* The problem:
Exactly the lines from the one that contains "Continue the build123d" to the one that contains "foot, head = 90.9, 94.0", both lines included, should be copied, and no others.

* Information provided:
- - - - -

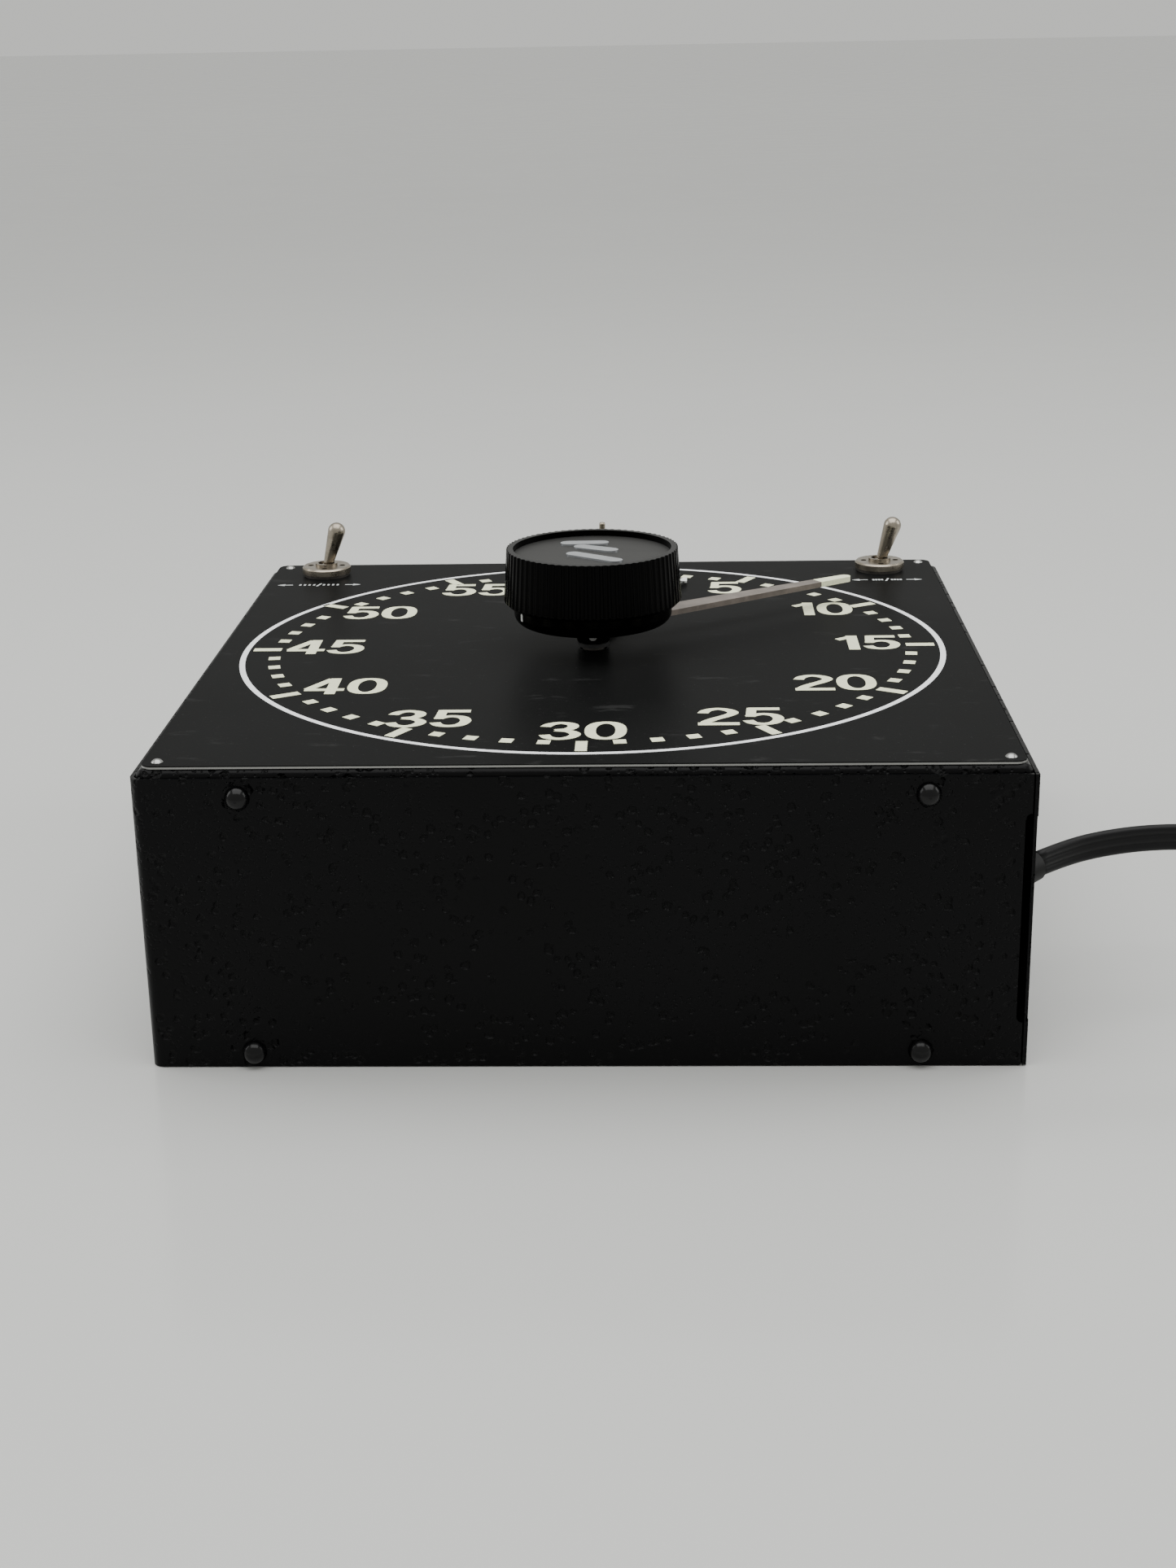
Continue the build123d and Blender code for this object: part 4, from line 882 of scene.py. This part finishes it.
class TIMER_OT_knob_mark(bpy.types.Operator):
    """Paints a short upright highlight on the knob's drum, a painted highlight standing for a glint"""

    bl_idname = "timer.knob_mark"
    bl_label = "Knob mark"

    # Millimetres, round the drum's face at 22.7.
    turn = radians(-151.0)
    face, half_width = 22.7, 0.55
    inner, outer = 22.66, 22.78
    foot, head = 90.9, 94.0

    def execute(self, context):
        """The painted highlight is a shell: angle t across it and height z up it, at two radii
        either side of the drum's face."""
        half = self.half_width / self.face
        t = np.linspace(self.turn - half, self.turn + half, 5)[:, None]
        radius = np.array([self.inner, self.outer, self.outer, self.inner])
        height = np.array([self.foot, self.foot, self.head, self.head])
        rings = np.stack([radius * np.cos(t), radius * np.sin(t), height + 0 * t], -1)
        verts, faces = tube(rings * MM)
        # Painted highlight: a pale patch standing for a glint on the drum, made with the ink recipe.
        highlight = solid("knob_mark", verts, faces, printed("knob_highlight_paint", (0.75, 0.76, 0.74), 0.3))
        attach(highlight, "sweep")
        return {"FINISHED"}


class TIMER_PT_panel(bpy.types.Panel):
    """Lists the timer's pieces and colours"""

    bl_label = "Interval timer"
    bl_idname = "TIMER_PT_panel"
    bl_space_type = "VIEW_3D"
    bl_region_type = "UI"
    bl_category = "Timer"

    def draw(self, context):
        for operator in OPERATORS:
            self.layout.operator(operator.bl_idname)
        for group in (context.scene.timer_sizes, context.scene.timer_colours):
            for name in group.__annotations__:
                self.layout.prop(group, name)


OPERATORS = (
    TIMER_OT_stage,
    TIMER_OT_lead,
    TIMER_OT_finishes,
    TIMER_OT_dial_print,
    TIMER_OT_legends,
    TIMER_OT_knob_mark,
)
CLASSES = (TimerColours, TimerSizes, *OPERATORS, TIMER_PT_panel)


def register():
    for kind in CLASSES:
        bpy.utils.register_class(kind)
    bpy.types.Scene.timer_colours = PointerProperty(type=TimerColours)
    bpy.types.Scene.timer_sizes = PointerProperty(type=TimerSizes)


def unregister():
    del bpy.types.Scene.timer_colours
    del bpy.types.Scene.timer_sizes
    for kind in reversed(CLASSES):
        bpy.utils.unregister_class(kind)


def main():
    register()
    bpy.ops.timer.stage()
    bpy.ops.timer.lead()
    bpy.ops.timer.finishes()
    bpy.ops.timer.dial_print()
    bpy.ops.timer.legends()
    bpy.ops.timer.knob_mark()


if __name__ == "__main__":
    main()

- - - - -

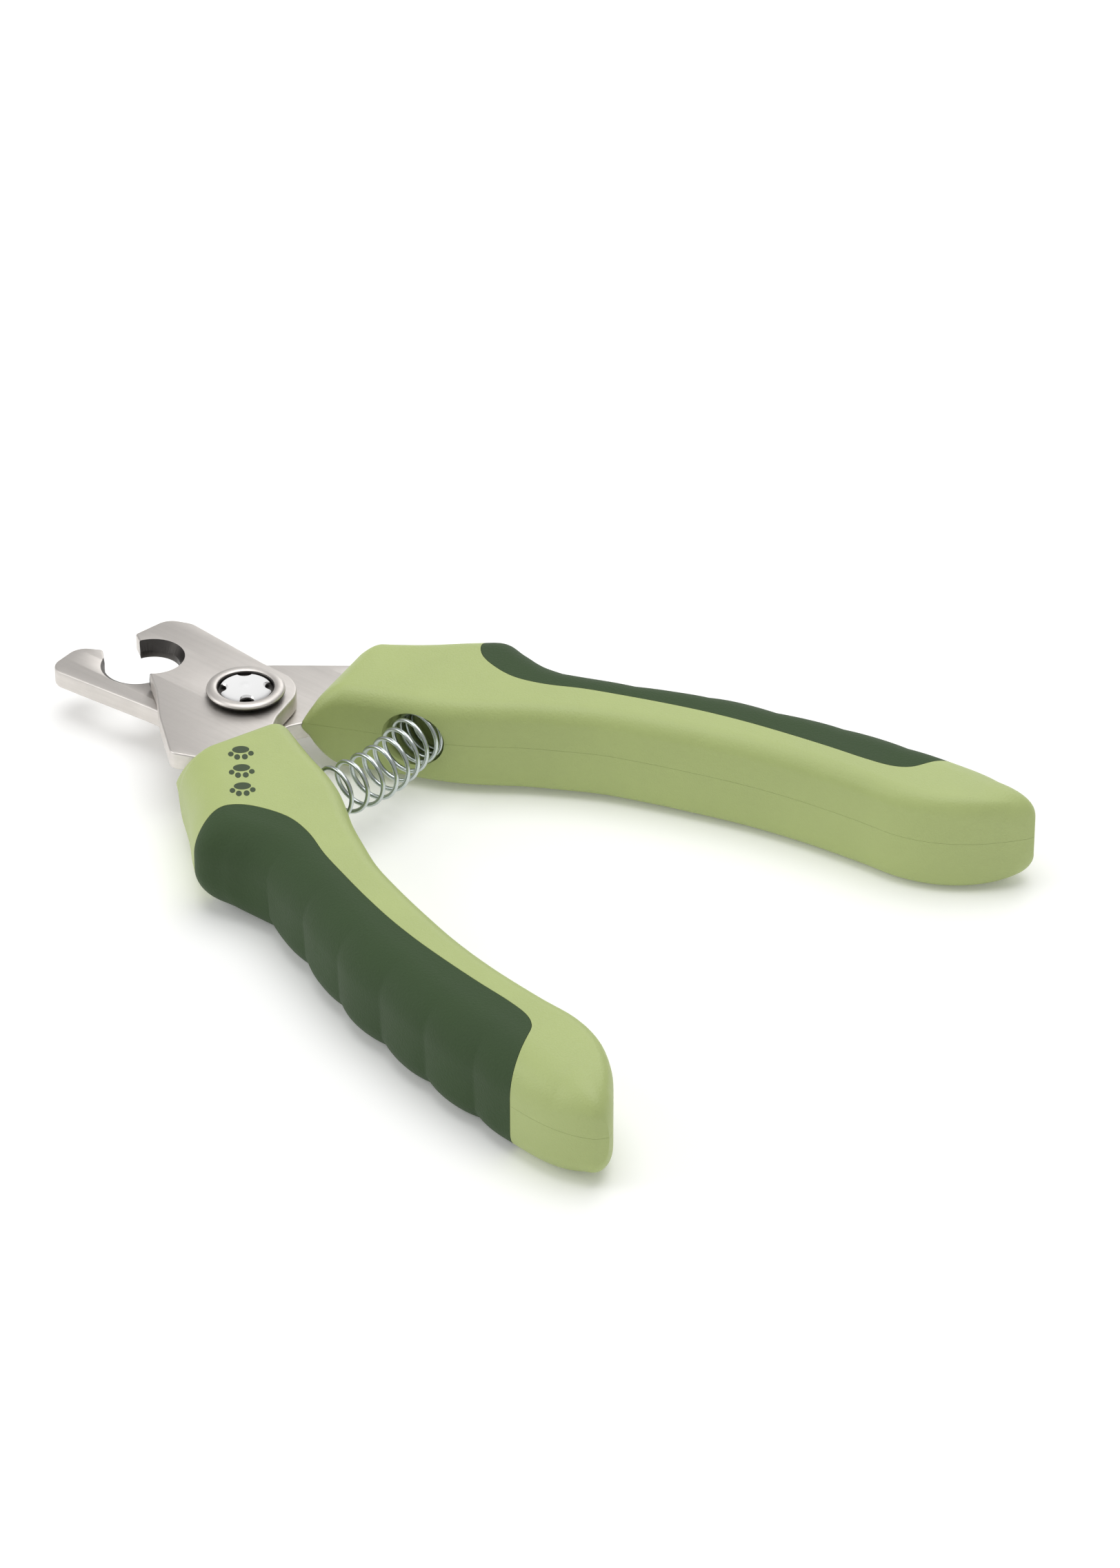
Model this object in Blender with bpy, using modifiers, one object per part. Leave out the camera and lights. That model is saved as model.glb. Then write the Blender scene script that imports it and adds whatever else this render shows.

- - - - -

* Correct output:
Continue the build123d and Blender code for this object: part 4, from line 882 of scene.py. This part finishes it.
class TIMER_OT_knob_mark(bpy.types.Operator):
    """Paints a short upright highlight on the knob's drum, a painted highlight standing for a glint"""

    bl_idname = "timer.knob_mark"
    bl_label = "Knob mark"

    # Millimetres, round the drum's face at 22.7.
    turn = radians(-151.0)
    face, half_width = 22.7, 0.55
    inner, outer = 22.66, 22.78
    foot, head = 90.9, 94.0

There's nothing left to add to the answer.